Federal prosecutors say the man at the center of the college admissions scandal, Rick Singer, used a nonprofit without raising the suspicions of the IRS

More questionable nonprofits could slip past federal oversight as Internal Revenue Service staff and budget cuts reduce investigations, charity experts worry.

The nonprofit at the center of the college admissions scandal, Key Worldwide Foundation, operated since 2012 without raising the suspicions of the Internal Revenue Service, which is charged with overseeing nonprofits.

Federal prosecutors said William “Rick” Singer set up Key Worldwide Foundation specifically to funnel money from parents to the elite schools they are alleged to have bribed. It was an IRS-approved nonprofit.

“This enabled the parents to not only mask the true nature of the payment but also take the tax write-off at the end of the year,” U.S. Attorney Andrew Lelling said at a March 2019 press conference while outlining the government’s case regarding the alleged system of bribes and subsequent arrests.

But the IRS didn’t detect the illegal payments, the deductions, or the money laundering as it was happening. The tip that led to Singer’s business dealings came from an unrelated investigation.

“It’s definitely a problem that could get worse, and that is getting worse,” said Ray Madoff, a law professor at Boston College who researches charity policy.

She said she worries that cuts to the IRS’s budget and staffing mean the agency is pulling back its oversight, and potentially opening the door to more fraud.

The IRS’s budget has been cut 17 percent since 2010, dropping from $13.8 billion in 2010 to $11.5 billion in 2017, according to data from the IRS. Those budget figures are adjusted for inflation.

IRS staff is down by nearly a quarter in the last two decades, from about 101,000 in 1997 to 76,800 in 2017.

“And if you think about what’s happening in the country over that same 20 year period, everything’s become more complex,” Madoff said.

Those cuts increased a backlog in charity applications for tax-exempt status, she said.

To tackle the backlog, and to streamline the approval process for smaller charities, the IRS changed how those applications are evaluated.

One significant change included allowing applicants to just check a box promising they will actually do charitable work, rather than requiring them to file documented proof up front.
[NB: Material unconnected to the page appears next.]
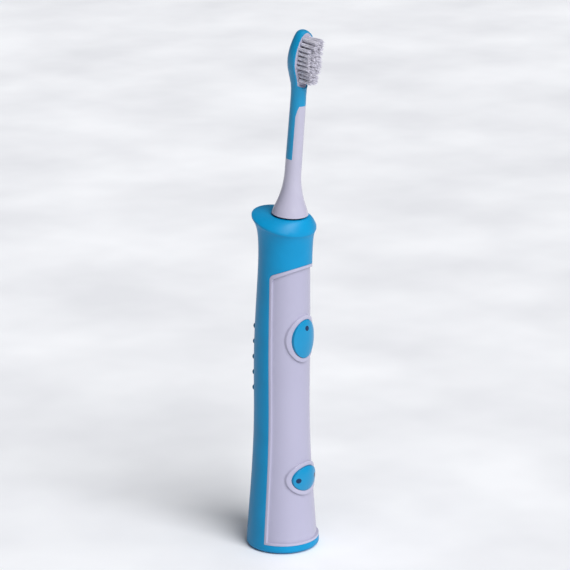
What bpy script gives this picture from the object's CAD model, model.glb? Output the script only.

That shifted the approval process from a proactive policy requiring up-front documentation to a reactionary policy that just requires a promise with follow up when problems arise.

“This is part of the problem with a lack of enforcement, you then get into a culture of noncompliance,” Madoff said.

So how can you know that a charity you’re interested in is on the up and up?

One of the best ways is to stay local so you can talk to the people involved.

“Those are ones where really the donor has the best information because they can see what’s being done and whether they’re being run by good people,” Madoff said.

The IRS did not respond to questions emailed to a spokesman about how Singer’s money laundering nonprofit was able to go on for so long without raising red flags.